The issue of being skilled in the technical manipulation of the IWB is linked to the ability of the teacher to reach the "enhanced interactive" level aimed for by Becta (2005b). The level is characterised by teachers who "are aware of the techniques available, are fluent in their use and structure lessons so that there is considerable opportunity for pupils to respond to IAW (interactive whiteboard) stimuli." (p.4). The technical skills are important but are learned in order to support teacher student interaction, rather than replace it.
Learner use of the technology. About 4% of the comments, and half of those negatively, made mention of student use of the IWB. Either the technology was perceived to be too complicated for the learner or they were not given the opportunity to try. This was also the finding in a study of primary school students' perceptions of IWBs (Hall & Higgins, 2005). As the Department for Education and Skills (2007) mentions, there are teachers who effectively waste time because they are getting learners up to the board "to have a go". There are also teachers who see student presentations as enhanced by being able to use the IWB. It seems reasonable to assume that a consequence of the wow factor will be that learners want to use the board. In the classes investigated, the teacher has perhaps realised the danger of using the class time unproductively, even though individual students may be enjoying themselves. As Gray, et al (2005) point out, pair work is a vital practice tool in language teaching which can supplement whole class IWB work, not be replaced by it. The use of collaborative pair and group work assumes the resulting interaction will require negotiation of meaning, a key element in second language acquisition. Thus in large parts of many EFL lessons the teacher takes a facilitator role, moving away from centre stage and monitoring. If the IWBs are simply taken on as modern versions of the traditional board, than it is not surprising that student access to the technology is limited.
The data showed quite clearly that no peripherals were used. None of the students mentioned using the wireless slate or voting buttons which would also be a sign of an enhanced, student centred, pedagogy emerging. Not having these peripherals means limiting the ways of interacting with the board and perhaps increasing students' frustration. In addition to the slate and voting buttons, ELT practitioners could learn from the public school system where the power of all kinds of peripherals has been recognised and discussed.
"Skilled teachers are already taking advantage of the facility with the IWBs to input and readily integrate stimulus material from all manner of local and networked digital sources to create highly engaging and productive teaching situations. They're using the input from VCRs, the Internet, the Intranet, cable television, CD-ROMS, CD, DVDs, computer software, scanners, digital cameras, and even the cell phone. (IWB.net 2007)
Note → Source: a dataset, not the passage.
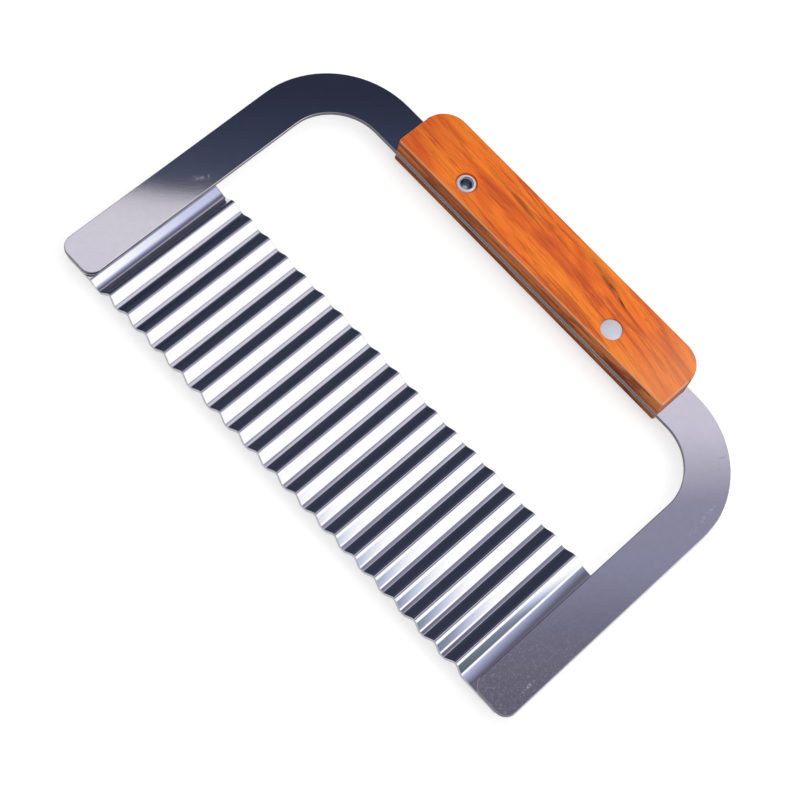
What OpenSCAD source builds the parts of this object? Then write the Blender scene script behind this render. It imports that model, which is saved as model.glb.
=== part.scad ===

Printing board work. Less than 2% of comments referred to this. Five learners mentioned printing the board work, two of them wishing it were done. Given the opportunities for building understanding and recalling the learning process through a series of screens, it was anticipated that greater use would be made of the opportunity to print the flipchart pages as take home handouts. The reason could be restricted access to a printer, or simply that the teachers consider the students hand written notes sufficient record of the class. Also if the flipchart pages used in a lesson are generated ad hoc, the teacher may not consider them worth printing. This is also related to the idea that IWBs will not automatically lead to a new pedagogy emerging, for the following reason. Efficient use of the IWB involves a redistribution of teacher work. Preparation of electronic flipcharts takes place before the lesson and leads to improved board work as teachers consider the usefulness of the way they are going to present ideas. Each lesson involves the modification of the original flipchart as the teacher and students interact with the material. The original becomes part of the teacher's resources and the annotated flipchart becomes a record of the lesson. In principle, teacher preparation time should even out over the year as flipcharts can be reused for revision or with other classes. In reality, however, in many ELT settings teachers frequently change classes, levels and course books to meet the needs of the centre. Teachers may not feel it worth their while preparing flipcharts in advance for all, or even some of their classes.
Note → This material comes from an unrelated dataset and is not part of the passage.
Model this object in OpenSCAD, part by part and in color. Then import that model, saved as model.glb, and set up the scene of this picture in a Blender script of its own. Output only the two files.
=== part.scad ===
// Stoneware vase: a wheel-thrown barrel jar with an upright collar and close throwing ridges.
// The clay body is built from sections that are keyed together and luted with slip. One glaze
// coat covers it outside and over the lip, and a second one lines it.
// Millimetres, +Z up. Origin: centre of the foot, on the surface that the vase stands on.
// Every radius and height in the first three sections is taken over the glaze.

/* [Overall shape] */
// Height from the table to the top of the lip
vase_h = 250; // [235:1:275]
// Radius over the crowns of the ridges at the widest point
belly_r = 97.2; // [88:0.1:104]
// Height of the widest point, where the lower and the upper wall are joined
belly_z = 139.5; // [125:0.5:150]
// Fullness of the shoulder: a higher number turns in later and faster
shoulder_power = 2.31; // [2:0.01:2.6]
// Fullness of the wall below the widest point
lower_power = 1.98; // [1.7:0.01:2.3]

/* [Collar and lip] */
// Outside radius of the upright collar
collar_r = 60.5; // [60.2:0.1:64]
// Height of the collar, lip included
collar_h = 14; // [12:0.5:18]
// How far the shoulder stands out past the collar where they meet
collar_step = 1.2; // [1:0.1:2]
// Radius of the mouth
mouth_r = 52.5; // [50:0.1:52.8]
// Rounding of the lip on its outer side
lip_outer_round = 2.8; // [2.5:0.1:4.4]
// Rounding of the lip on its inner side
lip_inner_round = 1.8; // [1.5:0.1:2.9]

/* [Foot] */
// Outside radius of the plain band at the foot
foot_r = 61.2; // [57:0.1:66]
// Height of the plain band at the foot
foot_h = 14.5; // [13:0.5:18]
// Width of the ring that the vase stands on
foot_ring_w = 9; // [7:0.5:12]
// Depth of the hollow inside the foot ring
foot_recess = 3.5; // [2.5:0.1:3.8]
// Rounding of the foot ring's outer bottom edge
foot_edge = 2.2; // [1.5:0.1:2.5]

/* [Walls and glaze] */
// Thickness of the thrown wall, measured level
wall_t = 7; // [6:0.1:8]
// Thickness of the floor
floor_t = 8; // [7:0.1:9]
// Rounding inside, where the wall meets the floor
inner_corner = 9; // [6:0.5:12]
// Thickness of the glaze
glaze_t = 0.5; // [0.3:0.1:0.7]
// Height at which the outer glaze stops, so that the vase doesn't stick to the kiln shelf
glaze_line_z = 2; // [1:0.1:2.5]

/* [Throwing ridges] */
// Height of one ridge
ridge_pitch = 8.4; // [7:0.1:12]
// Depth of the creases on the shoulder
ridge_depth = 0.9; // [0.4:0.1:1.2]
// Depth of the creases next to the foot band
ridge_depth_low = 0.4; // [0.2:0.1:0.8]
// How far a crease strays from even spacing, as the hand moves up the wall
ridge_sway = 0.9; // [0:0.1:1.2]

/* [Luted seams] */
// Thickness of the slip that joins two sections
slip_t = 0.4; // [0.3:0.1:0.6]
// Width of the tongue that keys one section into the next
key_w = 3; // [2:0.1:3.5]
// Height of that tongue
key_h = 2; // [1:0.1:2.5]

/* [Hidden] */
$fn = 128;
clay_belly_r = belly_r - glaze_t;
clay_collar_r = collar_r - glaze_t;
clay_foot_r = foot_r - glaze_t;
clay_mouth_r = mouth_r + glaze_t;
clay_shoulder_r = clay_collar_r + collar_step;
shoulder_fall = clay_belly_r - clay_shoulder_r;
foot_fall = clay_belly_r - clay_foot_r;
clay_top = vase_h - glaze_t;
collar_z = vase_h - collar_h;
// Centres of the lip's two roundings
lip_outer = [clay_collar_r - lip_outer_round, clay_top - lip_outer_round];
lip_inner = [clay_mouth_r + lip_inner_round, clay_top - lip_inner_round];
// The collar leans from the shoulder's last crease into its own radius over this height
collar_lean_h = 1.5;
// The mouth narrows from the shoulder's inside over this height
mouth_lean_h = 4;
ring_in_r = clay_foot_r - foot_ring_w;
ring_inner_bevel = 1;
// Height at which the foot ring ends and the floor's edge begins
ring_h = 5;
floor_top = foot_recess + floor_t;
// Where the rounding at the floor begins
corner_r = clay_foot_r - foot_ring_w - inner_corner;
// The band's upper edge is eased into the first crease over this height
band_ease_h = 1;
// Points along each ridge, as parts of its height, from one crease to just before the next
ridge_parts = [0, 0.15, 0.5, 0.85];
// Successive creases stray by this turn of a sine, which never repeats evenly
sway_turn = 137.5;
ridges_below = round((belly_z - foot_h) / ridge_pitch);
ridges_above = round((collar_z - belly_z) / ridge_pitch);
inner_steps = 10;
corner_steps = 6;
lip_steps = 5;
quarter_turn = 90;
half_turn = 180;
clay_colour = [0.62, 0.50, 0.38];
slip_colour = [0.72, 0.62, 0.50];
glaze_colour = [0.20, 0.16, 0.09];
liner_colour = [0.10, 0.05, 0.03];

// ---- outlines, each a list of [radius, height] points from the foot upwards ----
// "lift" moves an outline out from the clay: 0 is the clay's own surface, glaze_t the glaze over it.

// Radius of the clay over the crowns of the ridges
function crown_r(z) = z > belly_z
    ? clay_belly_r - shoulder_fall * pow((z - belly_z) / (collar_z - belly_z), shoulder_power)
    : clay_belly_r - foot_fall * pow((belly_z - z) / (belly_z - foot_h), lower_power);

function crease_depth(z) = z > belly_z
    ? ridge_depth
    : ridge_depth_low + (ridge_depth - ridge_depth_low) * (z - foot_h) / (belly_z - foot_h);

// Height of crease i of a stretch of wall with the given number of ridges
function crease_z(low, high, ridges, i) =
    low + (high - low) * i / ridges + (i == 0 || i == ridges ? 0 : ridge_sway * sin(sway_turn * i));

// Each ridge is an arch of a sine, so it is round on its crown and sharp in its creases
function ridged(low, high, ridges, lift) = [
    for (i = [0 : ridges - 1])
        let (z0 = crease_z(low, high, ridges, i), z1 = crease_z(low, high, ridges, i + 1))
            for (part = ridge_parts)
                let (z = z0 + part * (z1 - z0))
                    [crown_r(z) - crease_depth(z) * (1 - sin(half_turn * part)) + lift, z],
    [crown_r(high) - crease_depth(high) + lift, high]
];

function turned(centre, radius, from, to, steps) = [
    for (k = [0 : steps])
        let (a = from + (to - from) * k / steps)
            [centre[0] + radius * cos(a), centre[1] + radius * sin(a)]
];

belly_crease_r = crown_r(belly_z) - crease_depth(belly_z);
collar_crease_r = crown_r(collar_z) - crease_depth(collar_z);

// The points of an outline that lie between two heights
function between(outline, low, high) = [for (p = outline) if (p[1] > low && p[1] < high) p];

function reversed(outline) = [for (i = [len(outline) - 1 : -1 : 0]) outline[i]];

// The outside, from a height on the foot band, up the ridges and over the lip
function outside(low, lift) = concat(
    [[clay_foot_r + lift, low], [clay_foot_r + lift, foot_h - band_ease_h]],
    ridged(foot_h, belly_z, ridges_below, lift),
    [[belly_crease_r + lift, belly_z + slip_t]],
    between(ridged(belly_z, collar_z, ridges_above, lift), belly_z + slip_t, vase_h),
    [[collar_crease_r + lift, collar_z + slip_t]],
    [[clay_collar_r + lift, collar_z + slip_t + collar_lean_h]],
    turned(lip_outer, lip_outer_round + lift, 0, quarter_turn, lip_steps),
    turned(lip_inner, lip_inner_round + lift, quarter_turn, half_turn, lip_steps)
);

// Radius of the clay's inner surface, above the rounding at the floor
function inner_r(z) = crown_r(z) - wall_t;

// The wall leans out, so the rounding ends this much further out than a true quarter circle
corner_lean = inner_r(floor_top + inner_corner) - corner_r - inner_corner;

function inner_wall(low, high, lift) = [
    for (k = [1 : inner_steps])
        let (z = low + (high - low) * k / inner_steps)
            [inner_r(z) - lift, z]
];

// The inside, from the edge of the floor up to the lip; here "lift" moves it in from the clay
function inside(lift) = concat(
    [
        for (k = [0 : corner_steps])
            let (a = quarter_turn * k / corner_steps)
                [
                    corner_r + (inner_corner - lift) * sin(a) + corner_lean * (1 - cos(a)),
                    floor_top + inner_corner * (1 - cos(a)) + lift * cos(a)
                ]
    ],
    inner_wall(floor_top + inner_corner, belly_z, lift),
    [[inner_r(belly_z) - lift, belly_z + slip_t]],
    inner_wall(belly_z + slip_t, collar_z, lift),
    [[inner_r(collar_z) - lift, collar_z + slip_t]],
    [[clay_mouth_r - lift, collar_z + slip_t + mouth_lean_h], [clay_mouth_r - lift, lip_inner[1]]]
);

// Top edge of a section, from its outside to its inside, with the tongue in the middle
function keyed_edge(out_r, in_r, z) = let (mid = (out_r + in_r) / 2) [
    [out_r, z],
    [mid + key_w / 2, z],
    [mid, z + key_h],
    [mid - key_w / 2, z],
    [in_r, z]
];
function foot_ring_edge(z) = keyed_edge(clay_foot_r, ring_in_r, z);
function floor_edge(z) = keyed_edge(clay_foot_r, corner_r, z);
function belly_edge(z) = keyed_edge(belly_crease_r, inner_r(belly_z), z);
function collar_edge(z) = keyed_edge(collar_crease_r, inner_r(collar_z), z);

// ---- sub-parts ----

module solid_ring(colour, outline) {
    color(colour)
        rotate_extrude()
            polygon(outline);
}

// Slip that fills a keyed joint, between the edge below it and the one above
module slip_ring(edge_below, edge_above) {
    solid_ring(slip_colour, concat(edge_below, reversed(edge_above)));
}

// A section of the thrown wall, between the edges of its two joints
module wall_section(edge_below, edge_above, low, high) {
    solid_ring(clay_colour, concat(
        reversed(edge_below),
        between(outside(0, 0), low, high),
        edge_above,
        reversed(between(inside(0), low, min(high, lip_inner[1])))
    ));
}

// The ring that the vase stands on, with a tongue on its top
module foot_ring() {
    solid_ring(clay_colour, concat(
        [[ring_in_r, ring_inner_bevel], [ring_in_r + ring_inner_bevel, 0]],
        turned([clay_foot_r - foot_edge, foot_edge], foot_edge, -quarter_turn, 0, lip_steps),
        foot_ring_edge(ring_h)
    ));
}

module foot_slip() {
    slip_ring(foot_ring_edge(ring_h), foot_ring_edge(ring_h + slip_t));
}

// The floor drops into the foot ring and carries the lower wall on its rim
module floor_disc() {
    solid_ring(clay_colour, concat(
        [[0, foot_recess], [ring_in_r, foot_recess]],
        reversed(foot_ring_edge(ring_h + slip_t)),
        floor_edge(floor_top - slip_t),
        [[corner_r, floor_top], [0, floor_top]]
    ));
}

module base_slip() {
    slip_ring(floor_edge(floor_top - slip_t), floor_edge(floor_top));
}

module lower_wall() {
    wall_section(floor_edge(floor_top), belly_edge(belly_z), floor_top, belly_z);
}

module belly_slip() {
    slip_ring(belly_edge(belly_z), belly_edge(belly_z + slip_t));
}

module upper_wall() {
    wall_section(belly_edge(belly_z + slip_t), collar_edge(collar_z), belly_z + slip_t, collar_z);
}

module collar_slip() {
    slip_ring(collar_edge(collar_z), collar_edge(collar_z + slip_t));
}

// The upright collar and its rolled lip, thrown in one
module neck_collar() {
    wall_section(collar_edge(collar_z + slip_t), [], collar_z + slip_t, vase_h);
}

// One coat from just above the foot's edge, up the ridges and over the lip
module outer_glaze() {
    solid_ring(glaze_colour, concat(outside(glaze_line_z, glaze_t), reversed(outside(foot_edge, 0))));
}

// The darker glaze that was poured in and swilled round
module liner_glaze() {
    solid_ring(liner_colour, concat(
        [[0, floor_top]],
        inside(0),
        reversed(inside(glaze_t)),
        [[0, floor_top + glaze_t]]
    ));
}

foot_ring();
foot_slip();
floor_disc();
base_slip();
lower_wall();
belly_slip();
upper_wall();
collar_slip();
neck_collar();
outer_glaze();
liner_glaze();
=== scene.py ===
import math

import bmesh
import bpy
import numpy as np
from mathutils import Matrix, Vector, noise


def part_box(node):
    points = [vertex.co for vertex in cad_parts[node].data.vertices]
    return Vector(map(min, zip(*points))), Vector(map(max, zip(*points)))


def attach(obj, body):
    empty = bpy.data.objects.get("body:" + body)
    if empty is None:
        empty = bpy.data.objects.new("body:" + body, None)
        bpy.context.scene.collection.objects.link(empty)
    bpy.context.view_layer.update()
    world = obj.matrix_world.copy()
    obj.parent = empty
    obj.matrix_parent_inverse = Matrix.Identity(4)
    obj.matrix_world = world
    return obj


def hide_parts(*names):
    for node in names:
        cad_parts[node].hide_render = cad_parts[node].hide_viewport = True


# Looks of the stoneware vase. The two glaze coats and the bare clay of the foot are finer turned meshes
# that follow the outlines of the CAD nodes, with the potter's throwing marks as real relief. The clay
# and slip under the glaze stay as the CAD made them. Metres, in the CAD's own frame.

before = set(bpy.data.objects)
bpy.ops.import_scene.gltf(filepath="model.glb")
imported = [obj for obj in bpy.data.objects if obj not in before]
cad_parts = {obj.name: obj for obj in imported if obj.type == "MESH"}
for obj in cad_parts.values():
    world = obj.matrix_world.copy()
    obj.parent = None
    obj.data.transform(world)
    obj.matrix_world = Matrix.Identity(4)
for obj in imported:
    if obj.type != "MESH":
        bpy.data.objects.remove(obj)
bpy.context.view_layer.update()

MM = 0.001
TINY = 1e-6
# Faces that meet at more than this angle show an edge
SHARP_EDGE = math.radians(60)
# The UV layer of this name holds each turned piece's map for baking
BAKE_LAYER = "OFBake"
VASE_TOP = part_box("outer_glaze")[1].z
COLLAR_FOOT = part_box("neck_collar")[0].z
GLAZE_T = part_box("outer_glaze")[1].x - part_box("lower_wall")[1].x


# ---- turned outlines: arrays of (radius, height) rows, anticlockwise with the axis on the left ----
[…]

It is clear that teachers and pupils are impressed by the use of technology in the classroom and we know that learners appreciate the use of technology and may even rate teachers higher because of this. However, it would appear that the promise of interactive whiteboards is as yet unfulfilled, except perhaps in the case of a few teachers. Teachers go through a series of stages as they learn to exploit new technology. For this to happen it requires that teachers continue to work in centres with IWBs and that there is incentive to move beyond current ways of working. It has been pointed out that IWBs are least effective and have limited impact on teaching and learning when teachers simply incorporate them into traditional ways of working (Armstrong et al. 2005. p. 456). (Glover and Miller, 2001) argue that IWBs have limited value if teachers "fail to appreciate that interactivity requires a new approach to pedagogy" and there may be a tendency for IWBs to be used more as an "interest enhancer than as a new approach to learning" (p.269). EFL teachers resistance to giving up some their student centred activity time to more teacher centred activities could usefully be discussed in the context of different ways of providing for learning centred activities (Hutchison and Waters, 1987; Xiao, 2006).
Given the global context in which EFL teaching takes place and the presence of IWBs in many countries, research is needed which seeks out best practice in order to identify whatever emerging pedagogies already exist. At the same time, we can experiment with dialogue and negotiation with the learners as exemplified in Cutrim Schmid's (2006) research. This means investing in the peripherals designed to give students remote control of the board. It also means encouraging the use of scanners, digital cameras and other peripheral means of integrating student input and output. Finally, it is recommended that we give the learners the vocabulary to articulate learning and teaching objectives and methodology. Even though this suggestion for learner training is not new, one observation that can be made of this research into learner perceptions of working with IWBs is that there is little use of metalanguage to describe learning with technology. Finally, a new approach means recognising that learners' experience of technology is a resource that can contribute to the creation of interactive lessons in which learners exercise their initiative in order to achieve previously specified objectives.
Mike Orr teaches at University of Balamand in Lebanon. He has a PhD in Applied Linguistics from University of Valencia, Spain. He worked as a teacher and trainer for the British Council before taking up his current post. His research interests are the use of IWBs and teacher perceptions of training.